**The problem**
Show every line where "scene" occurs.

**Stored data**
━━━━━━━━━━━━━━━━━━━━━━━━━━━━━━

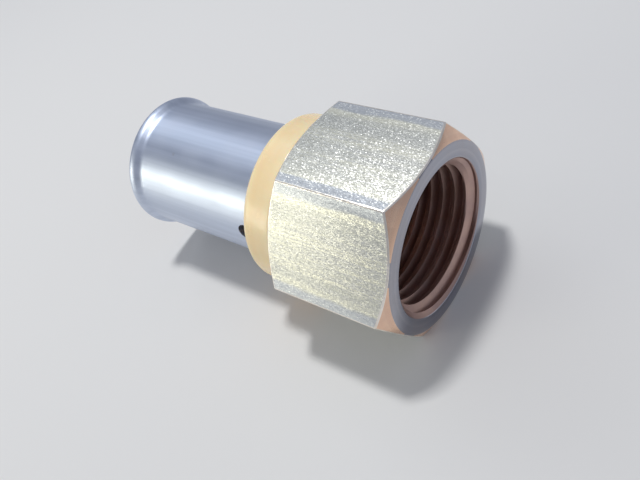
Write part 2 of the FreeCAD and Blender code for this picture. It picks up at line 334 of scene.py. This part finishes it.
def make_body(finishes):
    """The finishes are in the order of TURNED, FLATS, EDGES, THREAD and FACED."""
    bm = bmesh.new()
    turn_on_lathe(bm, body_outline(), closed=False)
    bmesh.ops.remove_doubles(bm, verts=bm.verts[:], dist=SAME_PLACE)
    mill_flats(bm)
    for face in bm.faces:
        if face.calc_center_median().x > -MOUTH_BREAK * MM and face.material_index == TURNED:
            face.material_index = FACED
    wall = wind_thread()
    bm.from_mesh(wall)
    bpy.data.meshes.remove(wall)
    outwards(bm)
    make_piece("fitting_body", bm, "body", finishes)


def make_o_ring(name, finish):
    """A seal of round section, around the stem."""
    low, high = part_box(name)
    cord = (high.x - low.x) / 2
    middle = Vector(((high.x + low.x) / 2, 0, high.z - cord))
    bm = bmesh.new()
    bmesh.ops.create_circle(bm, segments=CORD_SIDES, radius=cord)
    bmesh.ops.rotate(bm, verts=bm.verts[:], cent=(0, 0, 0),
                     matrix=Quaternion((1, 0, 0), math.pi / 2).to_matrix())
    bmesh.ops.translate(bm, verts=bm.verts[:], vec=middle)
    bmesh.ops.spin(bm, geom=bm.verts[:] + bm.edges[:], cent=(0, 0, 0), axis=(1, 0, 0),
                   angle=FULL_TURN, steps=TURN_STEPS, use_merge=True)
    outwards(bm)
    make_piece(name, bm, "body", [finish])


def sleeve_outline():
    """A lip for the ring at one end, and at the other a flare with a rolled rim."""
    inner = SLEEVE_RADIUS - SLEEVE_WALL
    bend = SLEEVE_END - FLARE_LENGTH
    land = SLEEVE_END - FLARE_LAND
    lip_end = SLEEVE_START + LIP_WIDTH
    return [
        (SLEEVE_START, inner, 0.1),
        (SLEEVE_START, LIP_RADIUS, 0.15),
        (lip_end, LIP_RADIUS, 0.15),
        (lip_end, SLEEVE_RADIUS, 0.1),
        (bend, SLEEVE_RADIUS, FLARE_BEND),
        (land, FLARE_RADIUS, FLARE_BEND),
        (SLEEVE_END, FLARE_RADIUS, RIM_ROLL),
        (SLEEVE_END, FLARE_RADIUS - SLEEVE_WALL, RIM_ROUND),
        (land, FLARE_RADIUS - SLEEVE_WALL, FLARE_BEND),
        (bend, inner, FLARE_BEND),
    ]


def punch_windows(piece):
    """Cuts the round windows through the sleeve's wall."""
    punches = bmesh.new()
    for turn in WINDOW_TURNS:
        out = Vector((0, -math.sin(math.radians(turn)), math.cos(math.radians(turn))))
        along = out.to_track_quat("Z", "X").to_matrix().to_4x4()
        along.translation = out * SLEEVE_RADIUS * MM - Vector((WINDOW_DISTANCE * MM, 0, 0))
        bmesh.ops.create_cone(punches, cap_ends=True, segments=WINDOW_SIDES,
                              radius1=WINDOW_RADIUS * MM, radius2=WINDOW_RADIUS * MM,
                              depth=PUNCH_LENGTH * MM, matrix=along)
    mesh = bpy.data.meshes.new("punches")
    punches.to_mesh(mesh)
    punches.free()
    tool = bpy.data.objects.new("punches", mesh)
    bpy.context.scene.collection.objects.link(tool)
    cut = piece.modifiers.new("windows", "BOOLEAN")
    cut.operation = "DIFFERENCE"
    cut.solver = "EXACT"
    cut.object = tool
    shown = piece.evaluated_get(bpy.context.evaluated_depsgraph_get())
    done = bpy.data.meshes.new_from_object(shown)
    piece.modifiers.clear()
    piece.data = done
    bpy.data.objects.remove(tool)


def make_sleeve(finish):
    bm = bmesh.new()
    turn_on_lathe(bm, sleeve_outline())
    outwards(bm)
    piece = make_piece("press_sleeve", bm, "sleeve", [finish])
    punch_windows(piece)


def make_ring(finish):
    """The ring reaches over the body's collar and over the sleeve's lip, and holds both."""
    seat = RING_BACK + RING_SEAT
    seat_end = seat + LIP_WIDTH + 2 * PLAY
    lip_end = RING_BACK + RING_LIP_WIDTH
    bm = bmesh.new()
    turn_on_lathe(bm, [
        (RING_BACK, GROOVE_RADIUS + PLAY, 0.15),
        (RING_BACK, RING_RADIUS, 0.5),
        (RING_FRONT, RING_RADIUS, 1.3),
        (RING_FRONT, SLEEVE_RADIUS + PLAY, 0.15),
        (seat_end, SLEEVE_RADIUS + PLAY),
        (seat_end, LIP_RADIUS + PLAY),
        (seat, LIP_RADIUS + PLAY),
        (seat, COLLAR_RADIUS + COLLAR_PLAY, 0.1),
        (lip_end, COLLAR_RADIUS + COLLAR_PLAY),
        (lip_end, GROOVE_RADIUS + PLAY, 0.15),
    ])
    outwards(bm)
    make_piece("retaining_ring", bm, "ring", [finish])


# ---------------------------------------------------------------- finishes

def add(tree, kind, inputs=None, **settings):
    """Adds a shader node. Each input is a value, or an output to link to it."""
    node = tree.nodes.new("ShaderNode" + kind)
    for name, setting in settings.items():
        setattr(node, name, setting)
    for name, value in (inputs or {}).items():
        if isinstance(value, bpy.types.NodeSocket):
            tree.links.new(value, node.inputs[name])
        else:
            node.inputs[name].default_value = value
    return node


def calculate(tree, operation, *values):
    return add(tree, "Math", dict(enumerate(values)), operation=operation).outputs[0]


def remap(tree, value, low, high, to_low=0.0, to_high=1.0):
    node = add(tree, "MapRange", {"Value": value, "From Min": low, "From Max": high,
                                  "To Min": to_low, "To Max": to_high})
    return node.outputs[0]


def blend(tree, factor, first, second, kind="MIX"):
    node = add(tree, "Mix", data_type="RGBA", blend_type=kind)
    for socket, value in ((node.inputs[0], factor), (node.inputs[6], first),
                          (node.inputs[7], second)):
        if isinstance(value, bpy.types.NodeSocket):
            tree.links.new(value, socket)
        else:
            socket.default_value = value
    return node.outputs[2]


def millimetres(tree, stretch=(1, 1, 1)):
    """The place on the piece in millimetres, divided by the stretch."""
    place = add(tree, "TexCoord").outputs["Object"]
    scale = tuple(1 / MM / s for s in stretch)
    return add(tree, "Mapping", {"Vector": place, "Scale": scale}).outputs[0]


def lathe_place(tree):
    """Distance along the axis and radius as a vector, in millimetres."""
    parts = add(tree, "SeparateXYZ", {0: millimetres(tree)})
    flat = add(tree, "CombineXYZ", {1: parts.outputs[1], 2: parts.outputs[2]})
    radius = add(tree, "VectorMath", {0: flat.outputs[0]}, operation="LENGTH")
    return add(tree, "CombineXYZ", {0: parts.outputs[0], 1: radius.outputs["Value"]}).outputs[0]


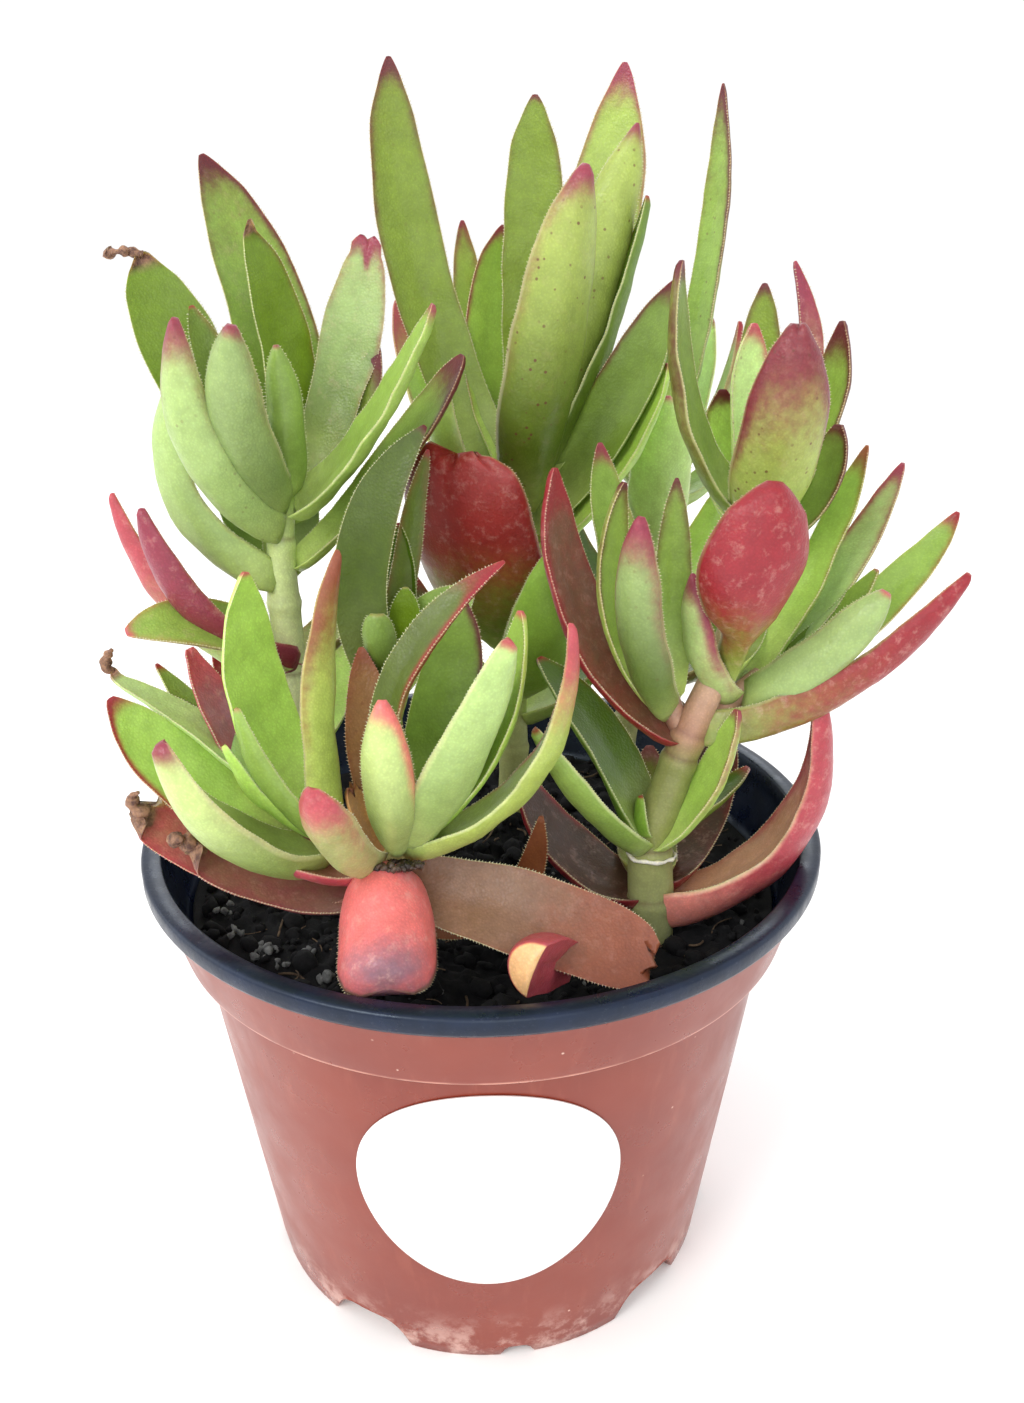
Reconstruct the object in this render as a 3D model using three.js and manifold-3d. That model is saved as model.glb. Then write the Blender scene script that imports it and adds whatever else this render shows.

━━━━━━━━━━━━━━━━━━━━━━━━━━━━━━

**Full response**
Write part 2 of the FreeCAD and Blender code for this picture. It picks up at line 334 of scene.py. This part finishes it.
    bpy.context.scene.collection.objects.link(tool)
Reconstruct the object in this render as a 3D model using three.js and manifold-3d. That model is saved as model.glb. Then write the Blender scene script that imports it and adds whatever else this render shows.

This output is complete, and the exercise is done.